Aside from the performance gains, the reduced footprint is an essential step to enable us to extend our SafeBrowsing protection to Mobile devices, which is why we undertook this in the first place.
It was an interesting assignment, and being my first real project for Mozilla, a bit more involved than we thought at first. I blogged in July last year about our plans for this feature. Some of the optimizations we had in mind didn't work out, while others did end up being implemented.
Eliminating the host keys
One of the things touched upon in the previous blog post was that we used to store 2 32-bit hash prefixes for every blocked entry: one encoding only the host and the other encoding the full URL. Strictly speaking, we only need the full URL part. The old SQLite based code used the host key to SELECT and load all keys for a certain domain at once, but our new in-memory prefix-trie based approach has no such needs. However, as Justin Lebar alread touched upon in the previous blog, this does significantly increase the likelihood that we get a false positive. We now expect to have a false positive for every 7000 URLs visited. This will not cause us to block out any legitimate sites, as any positive hit in the local database is queried against the full, 256-bit hash at a remote server (hosted by Google, who provides the SafeBrowsing data).

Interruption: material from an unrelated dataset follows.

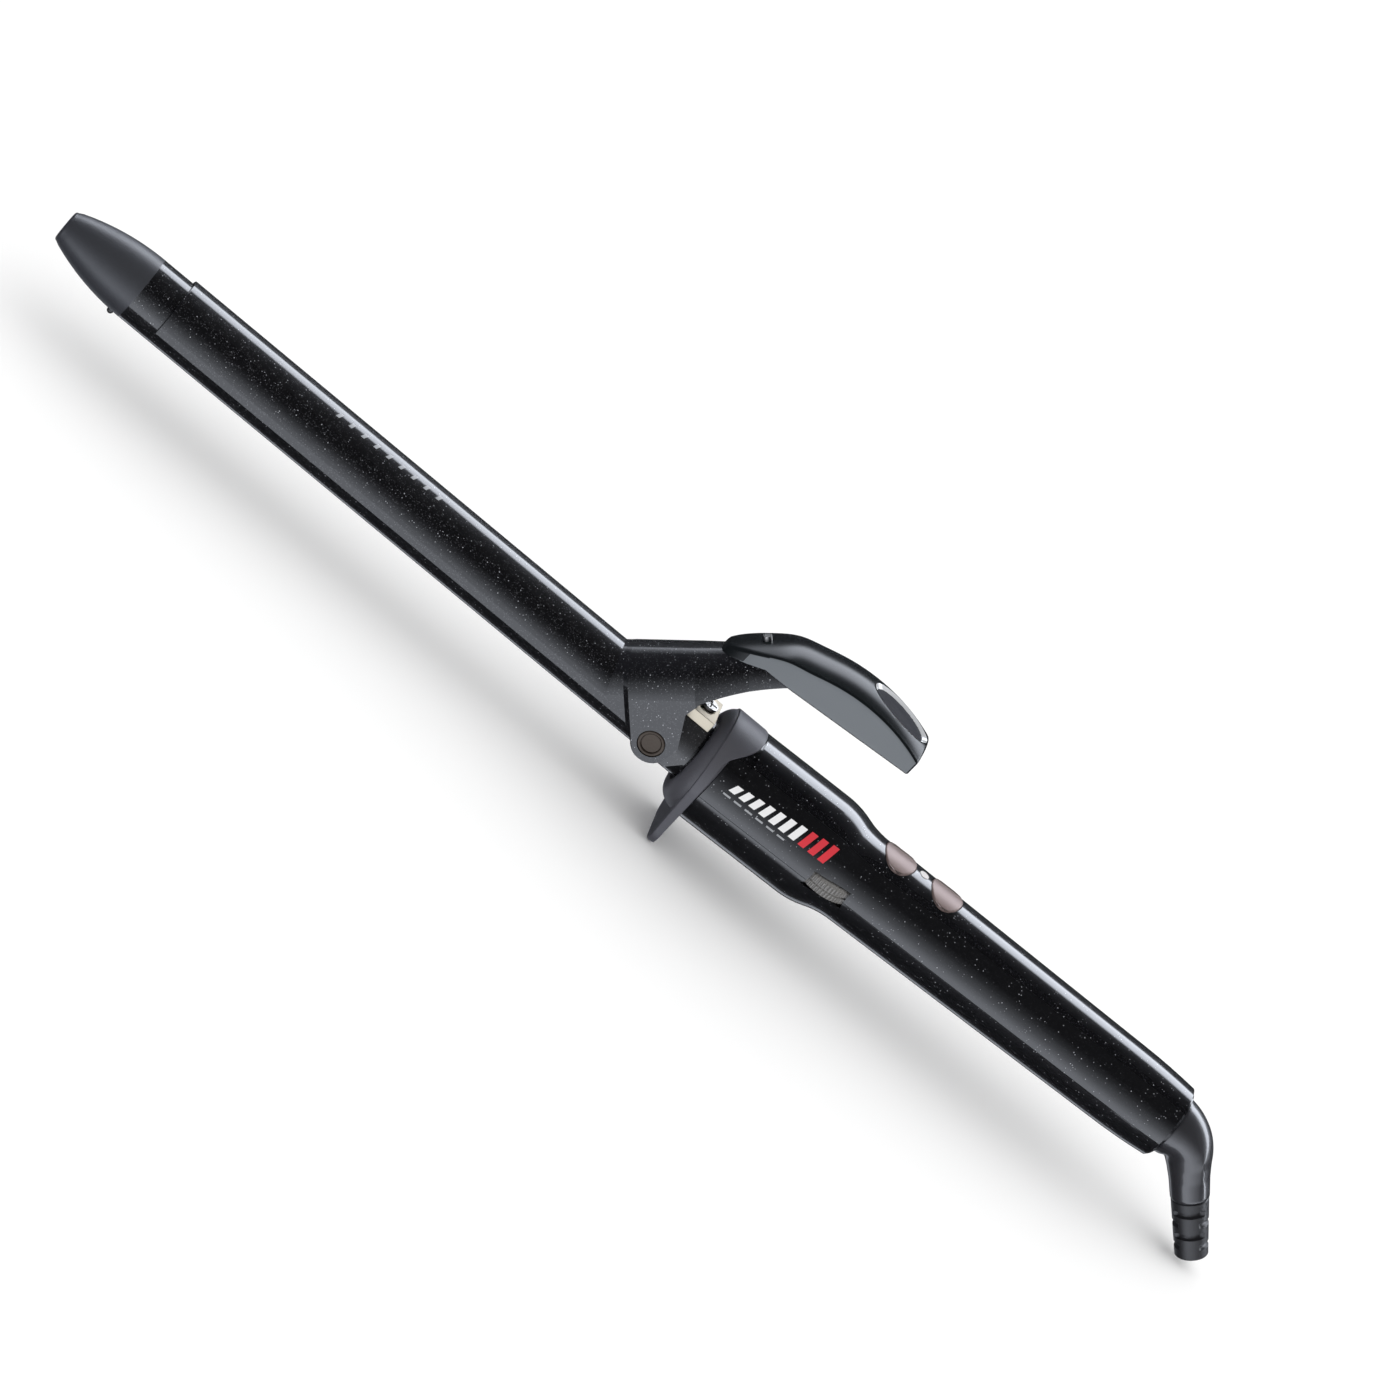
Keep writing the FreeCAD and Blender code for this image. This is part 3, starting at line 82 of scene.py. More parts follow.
# %% Frames of the barrel and the handle
joints = {j["name"]: j for j in frame["joints"]}
barrel_low, barrel_high = (Vector(c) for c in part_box("barrel_tube"))
BARREL_AXIS_Z = (barrel_high.z + barrel_low.z) / 2
TUBE_SEAT = 6.0 * MM
BARREL_DATUM_X = barrel_high.x - TUBE_SEAT
TUBE_RADIUS = 9.5
HANDLE_LENGTH = 152.5 * MM
HANDLE_RADIUS = 15.8
along = Vector(joints["cord_swivel"]["axis"]).normalized()
upward = -Vector(joints["plus_press"]["axis"]).normalized()
sideways = upward.cross(along)
handle_start = Vector(joints["cord_swivel"]["pos_m"]) - along * HANDLE_LENGTH
handle_frame = Matrix((along, sideways, upward)).transposed().to_4x4()
handle_frame.translation = handle_start
barrel_frame = Matrix.Translation((BARREL_DATUM_X, 0, BARREL_AXIS_Z))
print("handle leans", round(math.degrees(math.asin(along.z)), 2), "degrees")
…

This does mean we will increase the traffic to this remote server by a large factor. Scary as it may sound, some back-of-the-envelope estimates shows its not really that bad: say there are about 420M Firefox users, browsing for 8h/day. They load on average 1 URL per second. This means about 140M URL loads per second, causing about 20000 hash requests per second to Google. Google confirmed they can handle this with ease.

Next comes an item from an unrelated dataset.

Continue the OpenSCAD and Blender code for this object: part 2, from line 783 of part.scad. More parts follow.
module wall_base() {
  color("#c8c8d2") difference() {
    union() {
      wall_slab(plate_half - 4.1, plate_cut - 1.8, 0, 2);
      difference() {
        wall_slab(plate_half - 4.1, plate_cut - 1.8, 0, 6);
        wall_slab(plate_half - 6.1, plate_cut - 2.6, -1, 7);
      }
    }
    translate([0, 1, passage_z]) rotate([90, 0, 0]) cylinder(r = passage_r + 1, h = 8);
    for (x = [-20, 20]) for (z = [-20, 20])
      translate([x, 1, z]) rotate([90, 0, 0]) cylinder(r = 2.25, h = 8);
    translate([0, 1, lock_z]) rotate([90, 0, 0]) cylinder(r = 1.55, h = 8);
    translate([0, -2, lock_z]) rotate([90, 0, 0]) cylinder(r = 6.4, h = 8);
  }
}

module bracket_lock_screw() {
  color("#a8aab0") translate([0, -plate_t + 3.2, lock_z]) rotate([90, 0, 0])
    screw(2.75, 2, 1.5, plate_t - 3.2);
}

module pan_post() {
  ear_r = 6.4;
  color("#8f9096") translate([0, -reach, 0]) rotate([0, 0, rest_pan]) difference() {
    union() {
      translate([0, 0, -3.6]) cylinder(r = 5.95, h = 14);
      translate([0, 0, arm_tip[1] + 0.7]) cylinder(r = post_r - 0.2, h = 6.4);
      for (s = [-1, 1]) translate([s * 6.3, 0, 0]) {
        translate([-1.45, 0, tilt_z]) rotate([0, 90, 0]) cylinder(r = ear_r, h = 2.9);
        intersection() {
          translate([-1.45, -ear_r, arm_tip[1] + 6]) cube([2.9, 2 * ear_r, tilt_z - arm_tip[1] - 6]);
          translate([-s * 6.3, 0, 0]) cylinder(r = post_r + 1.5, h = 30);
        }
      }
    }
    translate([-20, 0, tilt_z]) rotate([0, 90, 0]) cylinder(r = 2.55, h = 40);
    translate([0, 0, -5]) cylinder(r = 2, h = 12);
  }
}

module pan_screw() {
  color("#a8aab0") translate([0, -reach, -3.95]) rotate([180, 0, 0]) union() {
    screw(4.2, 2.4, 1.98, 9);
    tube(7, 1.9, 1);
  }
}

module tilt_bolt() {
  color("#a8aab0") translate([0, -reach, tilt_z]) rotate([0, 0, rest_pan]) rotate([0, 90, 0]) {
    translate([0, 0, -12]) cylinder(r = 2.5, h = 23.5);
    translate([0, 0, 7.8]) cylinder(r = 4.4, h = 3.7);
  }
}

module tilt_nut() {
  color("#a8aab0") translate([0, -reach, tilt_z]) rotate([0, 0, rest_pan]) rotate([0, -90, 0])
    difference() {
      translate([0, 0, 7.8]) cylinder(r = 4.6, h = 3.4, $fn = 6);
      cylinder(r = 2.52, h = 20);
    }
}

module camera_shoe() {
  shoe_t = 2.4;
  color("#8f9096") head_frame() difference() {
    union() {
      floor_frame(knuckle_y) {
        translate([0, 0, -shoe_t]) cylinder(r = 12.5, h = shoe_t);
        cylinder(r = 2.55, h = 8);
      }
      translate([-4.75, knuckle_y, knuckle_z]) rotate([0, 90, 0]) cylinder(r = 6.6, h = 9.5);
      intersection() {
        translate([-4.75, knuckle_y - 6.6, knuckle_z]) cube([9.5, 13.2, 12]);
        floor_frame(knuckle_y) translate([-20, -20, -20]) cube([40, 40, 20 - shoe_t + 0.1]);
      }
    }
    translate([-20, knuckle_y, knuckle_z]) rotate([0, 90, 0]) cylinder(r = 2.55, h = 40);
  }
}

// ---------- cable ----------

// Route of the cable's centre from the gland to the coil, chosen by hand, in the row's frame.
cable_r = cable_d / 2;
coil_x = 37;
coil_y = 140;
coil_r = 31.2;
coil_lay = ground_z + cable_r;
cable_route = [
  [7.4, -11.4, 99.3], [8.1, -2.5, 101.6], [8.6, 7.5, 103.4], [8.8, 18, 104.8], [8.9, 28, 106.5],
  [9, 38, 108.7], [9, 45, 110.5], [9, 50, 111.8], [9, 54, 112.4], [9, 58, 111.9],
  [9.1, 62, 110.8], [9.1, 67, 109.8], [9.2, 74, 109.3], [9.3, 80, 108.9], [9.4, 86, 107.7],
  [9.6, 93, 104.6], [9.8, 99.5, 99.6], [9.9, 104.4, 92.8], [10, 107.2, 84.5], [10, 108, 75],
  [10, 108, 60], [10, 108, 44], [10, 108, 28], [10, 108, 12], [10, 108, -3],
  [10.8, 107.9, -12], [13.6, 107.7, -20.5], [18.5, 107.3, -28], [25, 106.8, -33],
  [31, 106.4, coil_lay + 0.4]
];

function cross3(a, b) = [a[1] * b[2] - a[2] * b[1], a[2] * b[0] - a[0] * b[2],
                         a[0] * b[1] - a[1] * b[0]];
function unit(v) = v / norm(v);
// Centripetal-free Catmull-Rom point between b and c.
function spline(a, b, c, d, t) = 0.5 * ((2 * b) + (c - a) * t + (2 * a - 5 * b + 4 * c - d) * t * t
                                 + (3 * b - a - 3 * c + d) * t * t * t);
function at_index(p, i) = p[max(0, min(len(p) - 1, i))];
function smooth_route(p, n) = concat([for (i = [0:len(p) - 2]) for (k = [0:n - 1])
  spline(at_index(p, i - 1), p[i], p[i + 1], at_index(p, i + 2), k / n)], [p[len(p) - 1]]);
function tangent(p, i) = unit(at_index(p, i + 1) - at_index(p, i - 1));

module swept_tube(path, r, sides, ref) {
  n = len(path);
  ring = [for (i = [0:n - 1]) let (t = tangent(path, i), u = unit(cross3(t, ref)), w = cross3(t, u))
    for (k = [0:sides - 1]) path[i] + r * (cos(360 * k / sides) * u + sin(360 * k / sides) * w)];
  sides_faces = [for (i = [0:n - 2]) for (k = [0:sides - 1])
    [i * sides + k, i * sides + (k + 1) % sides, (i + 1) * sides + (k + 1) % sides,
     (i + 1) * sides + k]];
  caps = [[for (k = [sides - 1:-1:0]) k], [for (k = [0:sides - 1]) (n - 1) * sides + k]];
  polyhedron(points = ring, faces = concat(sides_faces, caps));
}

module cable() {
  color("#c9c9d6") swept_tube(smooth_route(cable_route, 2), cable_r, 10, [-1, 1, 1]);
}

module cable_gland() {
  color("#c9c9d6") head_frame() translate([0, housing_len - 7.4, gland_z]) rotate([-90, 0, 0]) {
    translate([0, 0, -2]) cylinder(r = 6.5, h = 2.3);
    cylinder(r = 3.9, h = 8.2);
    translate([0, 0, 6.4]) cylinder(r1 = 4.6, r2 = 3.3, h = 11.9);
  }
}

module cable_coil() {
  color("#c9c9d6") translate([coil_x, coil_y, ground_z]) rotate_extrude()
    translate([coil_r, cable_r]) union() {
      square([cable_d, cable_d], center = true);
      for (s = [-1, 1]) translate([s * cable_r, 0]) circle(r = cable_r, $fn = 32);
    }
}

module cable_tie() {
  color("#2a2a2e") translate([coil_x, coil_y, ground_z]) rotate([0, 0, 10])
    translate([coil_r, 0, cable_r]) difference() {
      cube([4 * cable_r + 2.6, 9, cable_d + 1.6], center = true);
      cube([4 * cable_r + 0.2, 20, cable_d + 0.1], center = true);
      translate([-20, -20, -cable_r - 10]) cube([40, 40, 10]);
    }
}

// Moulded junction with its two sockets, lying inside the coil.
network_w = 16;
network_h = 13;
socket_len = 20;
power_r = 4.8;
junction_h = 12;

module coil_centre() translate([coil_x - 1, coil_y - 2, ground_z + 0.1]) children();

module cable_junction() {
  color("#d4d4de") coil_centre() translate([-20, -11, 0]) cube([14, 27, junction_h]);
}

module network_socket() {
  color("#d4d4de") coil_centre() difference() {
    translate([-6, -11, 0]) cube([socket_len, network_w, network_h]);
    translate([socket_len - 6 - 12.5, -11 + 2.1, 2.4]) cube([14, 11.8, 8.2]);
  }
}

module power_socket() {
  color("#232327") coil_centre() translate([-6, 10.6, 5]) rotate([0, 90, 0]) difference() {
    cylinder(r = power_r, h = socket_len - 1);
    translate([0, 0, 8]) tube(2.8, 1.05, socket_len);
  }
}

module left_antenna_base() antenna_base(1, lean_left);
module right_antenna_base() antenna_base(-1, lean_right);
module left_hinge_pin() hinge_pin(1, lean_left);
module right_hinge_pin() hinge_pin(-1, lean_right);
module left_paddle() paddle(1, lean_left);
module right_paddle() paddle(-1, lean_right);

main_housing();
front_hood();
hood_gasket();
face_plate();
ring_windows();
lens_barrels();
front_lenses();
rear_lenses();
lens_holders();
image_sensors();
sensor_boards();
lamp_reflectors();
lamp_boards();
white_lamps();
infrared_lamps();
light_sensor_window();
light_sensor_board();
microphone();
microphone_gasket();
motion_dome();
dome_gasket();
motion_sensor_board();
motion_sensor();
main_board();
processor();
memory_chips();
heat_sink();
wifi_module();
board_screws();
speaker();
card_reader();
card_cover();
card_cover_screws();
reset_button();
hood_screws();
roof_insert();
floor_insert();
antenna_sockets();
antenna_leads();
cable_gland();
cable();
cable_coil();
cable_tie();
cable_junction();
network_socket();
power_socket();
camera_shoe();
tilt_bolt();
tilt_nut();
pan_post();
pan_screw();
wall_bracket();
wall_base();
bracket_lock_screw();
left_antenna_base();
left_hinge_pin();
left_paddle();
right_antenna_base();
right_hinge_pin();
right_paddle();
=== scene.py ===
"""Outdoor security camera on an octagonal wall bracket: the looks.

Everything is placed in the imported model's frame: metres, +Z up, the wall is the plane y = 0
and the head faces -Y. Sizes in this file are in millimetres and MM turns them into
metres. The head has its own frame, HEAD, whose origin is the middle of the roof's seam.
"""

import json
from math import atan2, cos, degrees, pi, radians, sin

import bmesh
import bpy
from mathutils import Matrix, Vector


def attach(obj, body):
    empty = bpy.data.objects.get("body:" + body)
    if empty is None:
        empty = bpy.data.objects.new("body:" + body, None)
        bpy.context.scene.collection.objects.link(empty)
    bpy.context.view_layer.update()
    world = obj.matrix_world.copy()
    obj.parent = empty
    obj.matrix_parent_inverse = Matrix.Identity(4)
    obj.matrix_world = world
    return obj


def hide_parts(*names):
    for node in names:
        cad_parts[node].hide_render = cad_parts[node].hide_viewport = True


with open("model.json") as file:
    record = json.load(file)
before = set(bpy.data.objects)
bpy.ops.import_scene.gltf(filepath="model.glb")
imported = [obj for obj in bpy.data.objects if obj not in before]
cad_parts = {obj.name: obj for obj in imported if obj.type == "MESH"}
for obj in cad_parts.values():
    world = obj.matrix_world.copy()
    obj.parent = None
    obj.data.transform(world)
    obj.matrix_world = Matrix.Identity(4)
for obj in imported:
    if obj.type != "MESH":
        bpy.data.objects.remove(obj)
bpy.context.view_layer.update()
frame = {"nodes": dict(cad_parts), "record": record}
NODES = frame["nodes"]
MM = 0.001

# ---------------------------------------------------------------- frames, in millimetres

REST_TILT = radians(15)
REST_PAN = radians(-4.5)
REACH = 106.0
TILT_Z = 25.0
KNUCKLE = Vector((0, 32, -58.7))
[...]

Now, there is still a problem when doing this: any collision will appear for all users on exactly the same URLs. This means that if you're unlucky enough to be a a site owner that has an URL that happens to collide, every visitor to your site will have a slightly slower browsing experience. Even worse, should you get linked in a popular forum, or be in the news, there will be a storm of false positives to the server all at once. We thought this to be problematic enough that we implemented a workaround: every user will generate a unique randomization key and re-randomize all his hashes with it. Collisions will happen on a different URL for every user, and consequently also be much better spread through time.
Eliminating chunk numbers
After some discussion, it turned out eliminating the chunk numbers isn't as easy as hoped. First of all, the observation in the previous blog posts that chunk expires only seem to happen when the chunks are in fact old, doesn't hold after observing the protocol for a longer time. It also happens very regularly that a chunk is added, deleted, and added back again, particularly in the malware list. In those cases, it is important to know which add chunk a delete is referring to, so it won't delete the later add. It would still be possible to deal with that if the server recalculates the prefixes to send for every client, but this is less efficient on the server side compared to the bigger, more static downloads that the server can point to now, and which are easily mirrored on Google's network.

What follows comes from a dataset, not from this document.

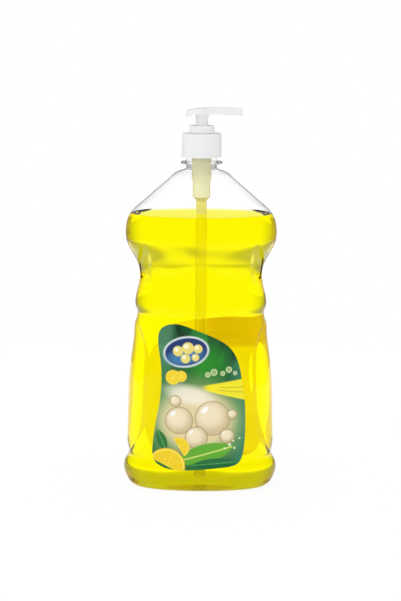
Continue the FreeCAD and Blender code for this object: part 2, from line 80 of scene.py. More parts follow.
# Neck finish
NECK_FOOT = 255.0
NECK_RADIUS = 12.4
NECK_BORE = 10.6
NECK_TOP = 286.0
NECK_CHAMFER = 0.5
LIP_BEVEL = 0.4
BORE_FOOT = 263.6
BORE_FLARE = 0.2
BORE_LEVELS = (280.0, 272.0, 266.0, 264.5)
RING_RADIUS = 16.8
RING_LOW = 265.8
RING_THICK = 1.7
RING_ROUND = 0.6
THREAD_PITCH = 4.233
THREAD_TURNS = 1.5
THREAD_START = 273.5
THREAD_HEIGHT = 1.2
THREAD_CREST_HALF = 0.6
THREAD_ROOT_HALF = 1.3
THREAD_SHARPNESS = 30

# Fillets under and over the support ring: radius beyond the neck and distance from the ring
RING_FILLET_LOW = ((0.0, 2.4), (0.0, 1.2), (0.1, 0.25))
RING_FILLET_HIGH = ((0.3, 0.1), (0.0, 0.5))

# Soap
FILL_LEVEL = 225.0
MENISCUS = 0.9
MENISCUS_REACH = 1.1

# Dip tube, pushed over the tail of the pump housing
TUBE_RADIUS = 4.3
TUBE_BORE = 3.2
TUBE_FOOT = 9.5
TUBE_TOP = 236.0

# Return spring
WIRE_RADIUS = 0.45
SPRING_RADIUS = 4.2
SPRING_LOW = 244.45
SPRING_HIGH = 255.95
SPRING_TURNS = 5.5

# Labels; the outline runs clockwise from its top, as across and up, seen from the front
LABEL_GAP = 0.08
LABEL_THICK = 0.14
LABEL_OUTLINE = np.array([
    (-23.4, 139.5), (-6.1, 136.0), (13.2, 128.0), (24.1, 120.3), (30.0, 110.0), (33.3, 96.0),
    (35.9, 78.6), (36.7, 57.5), (35.3, 35.0), (31.8, 25.5), (19.3, 21.8), (-7.9, 19.6),
    (-29.4, 21.4), (-37.0, 26.0), (-38.6, 38.0), (-36.6, 55.0), (-33.4, 72.0), (-31.4, 92.0),
    (-32.0, 108.0), (-34.1, 123.8), (-31.8, 135.4),
])

# Shading of the blown wall
BULGE_FOOT = 0.190
BULGE_RISE = 0.022
BULGE_SWAY = 0.010
BULGE_DEPTH = 0.007
WALL_WAVE = 0.0012
WALL_WAVE_SCALE = 28
DIMPLE_X = 0.0455
DIMPLE_Z = 0.186
DIMPLE_HALF_WIDTH = 0.0055
DIMPLE_HALF_HEIGHT = 0.016
DIMPLE_DEPTH = 0.006

# Colours of the clear pieces
CLEAR = (1, 1, 1)
# Painted shade for the slanted edges of the wet wall
SHADED_EDGE_AMBER = (0.62, 0.36, 0.03)
WARM_GLOSS = (1, 0.86, 0.3)

# Mesh fineness
RING_COLUMNS = 224
PROFILE_POINTS = 4000
OUTER_ROWS = 196
INNER_ROWS = 110
SOAP_ROWS = 150
PUNT_ROWS = 10
PUNT_CROWN_TURN = 0.04
FOOT_SHARES = (0.1, 0.5, 0.9, 0.97)
SOAP_FOOT_SHARES = (0.1, 0.5, 0.9)
SURFACE_SHARES = (0.998, 0.993, 0.985, 0.975, 0.96, 0.94, 0.91, 0.86, 0.75, 0.55, 0.35, 0.15)
RING_EDGE_STEPS = 12
THREAD_ROWS_FROM = 269.0
THREAD_ROW_STEP = 0.34
TUBE_COLUMNS = 64
TUBE_ROW_STEP = 4.0
SPRING_STEPS = 200
WIRE_SIDES = 12
OUTLINE_POINTS = 1600
OUTLINE_LAP = 3
LABEL_ROWS = 240
LABEL_COLUMNS = 176
LABEL_EASE = 0.25
LABEL_TIP = 0.05
DEPTH_HALVINGS = 30
SLOPE_STEP = 0.05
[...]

Sub prefixes compress harder
In line with the previous paragraph, it happens that we receive sub prefixes for add prefixes we never received. These must be kept around until we receive an expire for them, as we can't know if the add they belong to is outdated or just not downloaded yet. Note also that we usually receive updates backwards, i.e. the most recent data will be sent to the clients first, as it's the one believed to be most relevant. Because sub prefixes contain both an add and a sub chunk, they are also bigger than add prefixes. This causes the eventual size of the database to be a bit more than the minimum guessed in the previous blog post, which more or less ignored sub prefixes entirely. If you peek in your profile, you can see that the goog-malware-shavar.sbstore will tend to be the biggest file: this is exactly due the many sub prefixes in the malware list.
It should be noted that these improvements are purely focused on the footprint of the feature. They will improve the resource usage of the browser, but they do not change the detection performance in any way.
NSS Labs Report
In what is somewhat of a funny coincidence, the same day I am writing this blog NSS Labs published a report "Did Google pull a fast one on Firefox and Safari users?". The main points of this report shouldn't be much news as I pointed out over half a year ago the discrepancy between Chrome, and Firefox and Safari in my previous blog post, as well the reason ("Performance differences between Firefox, Chrome and Safari").
I have two remarks to the report: one, as I've already pointed out in the past, false positive control is an important part of effective malware detection. Internet Explorer flags many malware sites, but it also flags legitimate sites, undermining the true effectiveness.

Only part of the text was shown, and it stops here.